Hi dudes, well that was a surprize! Where ya gonna put your stuff? and the dogs? We are m/homeless at the mo, downsized to the duetto, and it did us a turn went, wales cornwall, quite a bit of travelling, but missed the room! Wow, still getting my head round your travels, keep us posted, long time no see, have fun, maybe catch up sometime, raine n ade


----------



## Penquin (Oct 15, 2007)

Have a great time - the freedom of two wheels is magic, but the comfort of four does it for me!

Hope you enjoy our travels, do try and stay in touch - we would all love to hear how it's going. We will be here when you want!

Dave


----------



## bigbazza (Mar 6, 2008)

Good luck you two, go for it.


----------



## Briarose (Oct 9, 2007)

I think he has already gone, as most of the posts are back in Nov  where do you go to the loo on a bike though, not to mention dry your hair and hang up your clothes.

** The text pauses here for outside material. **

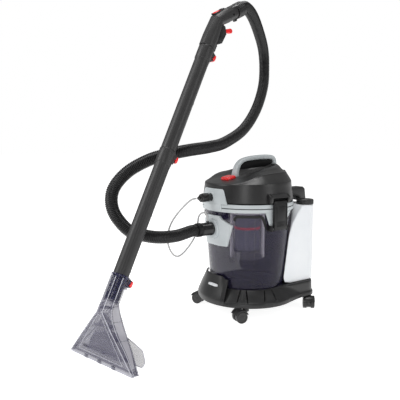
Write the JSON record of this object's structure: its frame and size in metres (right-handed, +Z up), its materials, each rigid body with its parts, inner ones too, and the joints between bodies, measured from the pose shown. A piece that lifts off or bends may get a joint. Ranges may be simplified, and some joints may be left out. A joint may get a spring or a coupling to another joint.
{
  "type": "carpet cleaner machine",
  "caption": "Wheeled wet extraction carpet cleaner with smoky drum, motor head, rear clean water tank, corrugated hose and hand wand with clear floor nozzle.",
  "frame": {"origin": "ground level on the drum's vertical axis", "axes": "+Z up, -Y towards the hose inlet (front), +Y towards the clean water tank (rear), +X to the side with the tank's filler cap"},
  "size_m": [0.4633, 0.9213, 1.0609],
  "materials": {
    "black_plastic": "fine grain",
    "gloss_black": "satin gloss",
    "grey_plastic": "satin",
    "smoke_clear": "smoky clear moulding",
    "smoke_dark": "satin",
    "clear_plastic": "clear",
    "hose_black": "corrugated, semi gloss",
    "milky_white": "milky translucent",
    "red_plastic": "gloss",
    "filter_paper": "pleated paper",
    "steel": "plain",
    "aluminium": "plain",
    "float_plastic": "plain",
    "tread": "hard rubber"
  },
  "bodies": {
    "machine": {"base_pan": "black_plastic", "base_cowl": "black_plastic", "badge": "grey_plastic", "drum": "smoke_clear", "drum_ring": "grey_plastic", "inlet_plate": "grey_plastic", "inlet_deflector": "smoke_dark", "hose_cuff": "black_plastic", "hose": "hose_black", "solution_tube": "clear_plastic", "hose_collar": "black_plastic", "handle_body": "black_plastic", "valve_box": "black_plastic", "upper_tube": "black_plastic", "lower_tube": "black_plastic", "nozzle_neck": "smoke_clear", "nozzle_body": "smoke_clear", "mouth_lip": "smoke_clear", "spray_guard": "clear_plastic", "spray_jet": "black_plastic"},
    "head": {"head_shell": "gloss_black", "latch_hoods": "gloss_black", "head_pan": "black_plastic", "front_panel": "grey_plastic", "quick_connector": "black_plastic", "carry_handle": "grey_plastic", "grip_insert": "black_plastic", "cord_gland": "black_plastic", "tank_elbow": "black_plastic", "fan_housing": "black_plastic", "motor": "steel", "pump": "black_plastic", "float_cage": "smoke_clear", "filter_pleats": "filter_paper", "filter_flange": "black_plastic", "filter_cap": "black_plastic", "filter_band": "red_plastic"},
    "switch_button": {"power_switch": "red_plastic"},
    "fan": {"fan_rotor": "aluminium"},
    "float_body": {"float": "float_plastic"},
    "latch_right_body": {"latch_right": "black_plastic"},
    "latch_left_body": {"latch_left": "black_plastic"},
    "trigger_body": {"trigger": "red_plastic"},
    "air_slider_body": {"air_slider": "red_plastic"},
    "lever_top_body": {"lever_top": "black_plastic", "tab_top": "red_plastic"},
    "lever_mid_body": {"lever_mid": "black_plastic", "tab_mid": "red_plastic"},
    "lever_low_body": {"lever_low": "black_plastic", "tab_low": "red_plastic"},
    "tank": {"clean_tank": "milky_white"},
    "cap": {"tank_cap": "black_plastic"},
    "caster_fr_body": {"caster_fr": "black_plastic"},
    "wheels_fr_body": {"wheels_fr": "tread"},
    "caster_fl_body": {"caster_fl": "black_plastic"},
    "wheels_fl_body": {"wheels_fl": "tread"},
    "caster_rr_body": {"caster_rr": "black_plastic"},
    "wheels_rr_body": {"wheels_rr": "tread"},
    "caster_rl_body": {"caster_rl": "black_plastic"},
    "wheels_rl_body": {"wheels_rl": "tread"}
  },
  "joints": [
    {"name": "head_lift", "type": "slide", "parent": "machine", "child": "head", "axis": [0, 0, 1], "range_m": [0, 0.06]},
    {"name": "switch_press", "type": "slide", "parent": "head", "child": "switch_button", "axis": [0, 0.2011, -0.9796], "range_m": [0, 0.003], "stiffness_N_per_m": 800, "springref_m": -0.001},
    {"name": "fan_spin", "type": "hinge", "parent": "head", "child": "fan", "pos_m": [0, 0, 0.39], "axis": [0, 0, 1], "continuous": true},
    {"name": "float_rise", "type": "slide", "parent": "head", "child": "float_body", "axis": [0, 0, 1], "range_m": [0, 0.02]},
    {"name": "latch_right_open", "type": "hinge", "parent": "machine", "child": "latch_right_body", "pos_m": [0.165, 0, 0.312], "axis": [0, 1, 0], "range_deg": [0, 75]},
    {"name": "latch_left_open", "type": "hinge", "parent": "machine", "child": "latch_left_body", "pos_m": [-0.165, 0, 0.312], "axis": [0, -1, 0], "range_deg": [0, 75]},
    {"name": "trigger_pull", "type": "hinge", "parent": "machine", "child": "trigger_body", "pos_m": [0.0465, -0.14869, 0.94635], "axis": [0.9781, 0.2079, 0], "range_deg": [0, 10], "stiffness_Nm_per_rad": 0.3, "springref_deg": -2.86},
    {"name": "air_slide", "type": "slide", "parent": "machine", "child": "air_slider_body", "axis": [-0.1878, 0.8836, 0.4289], "range_m": [0, 0.008]},
    {"name": "tank_pull", "type": "slide", "parent": "machine", "child": "tank", "axis": [0, 1, 0], "range_m": [0, 0.1]},
    {"name": "cap_turn", "type": "hinge", "parent": "tank", "child": "cap", "pos_m": [0.09, 0.194, 0.38], "axis": [0, 0, 1], "continuous": true},
    {"name": "lever_top_press", "type": "hinge", "parent": "machine", "child": "lever_top_body", "pos_m": [0.05775, -0.20159, 0.86419], "axis": [-0.9781, -0.2079, 0], "range_deg": [0, 6], "stiffness_Nm_per_rad": 0.05, "springref_deg": -5.73},
    {"name": "lever_mid_press", "type": "hinge", "parent": "machine", "child": "lever_mid_body", "pos_m": [0.09295, -0.36722, 0.55104], "axis": [-0.9781, -0.2079, 0], "range_deg": [0, 6], "stiffness_Nm_per_rad": 0.05, "springref_deg": -5.73},
    {"name": "lever_low_press", "type": "hinge", "parent": "machine", "child": "lever_low_body", "pos_m": [0.13087, -0.54561, 0.20743], "axis": [-0.9781, -0.2079, 0], "range_deg": [0, 6], "stiffness_Nm_per_rad": 0.05, "springref_deg": -5.73},
    {"name": "swivel_fr", "type": "hinge", "parent": "machine", "child": "caster_fr_body", "pos_m": [0.12, -0.104, 0.05], "axis": [0, 0, 1], "continuous": true},
    {"name": "roll_fr", "type": "hinge", "parent": "caster_fr_body", "child": "wheels_fr_body", "pos_m": [0.1158, -0.1256, 0.02], "axis": [0.9816, -0.1908, 0], "continuous": true},
    {"name": "swivel_fl", "type": "hinge", "parent": "machine", "child": "caster_fl_body", "pos_m": [-0.12, -0.104, 0.05], "axis": [0, 0, 1], "continuous": true},
    {"name": "roll_fl", "type": "hinge", "parent": "caster_fl_body", "child": "wheels_fl_body", "pos_m": [-0.13994, -0.1133, 0.02], "axis": [0.4226, -0.9063, 0], "continuous": true},
    {"name": "swivel_rr", "type": "hinge", "parent": "machine", "child": "caster_rr_body", "pos_m": [0.122, 0.188, 0.05], "axis": [0, 0, 1], "continuous": true},
    {"name": "roll_rr", "type": "hinge", "parent": "caster_rr_body", "child": "wheels_rr_body", "pos_m": [0.13885, 0.17386, 0.02], "axis": [0.6428, 0.766, 0], "continuous": true},
    {"name": "swivel_rl", "type": "hinge", "parent": "machine", "child": "caster_rl_body", "pos_m": [-0.122, 0.188, 0.05], "axis": [0, 0, 1], "continuous": true},
    {"name": "roll_rl", "type": "hinge", "parent": "caster_rl_body", "child": "wheels_rl_body", "pos_m": [-0.133, 0.20705, 0.02], "axis": [-0.866, -0.5, 0], "continuous": true}
  ]
}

Be good to hear from them soon though.


----------



## Pudsey_Bear (Sep 25, 2008)

Good luck and happy wandering you two, keep the shiny side up, watch out for diesel, and they drive on the wrong side once you get across the chunnel, (less obvious on a bike) watch out for the nutters.

Kev


----------



## WingPete (Jan 29, 2006)

*Choice*

I trust you have selected the right bike for your journies. I combine my bike and m/home, by trailering the bike over the longer routes, even though it is THE most tourist orientated bike there is.
1800 Goldwing.


----------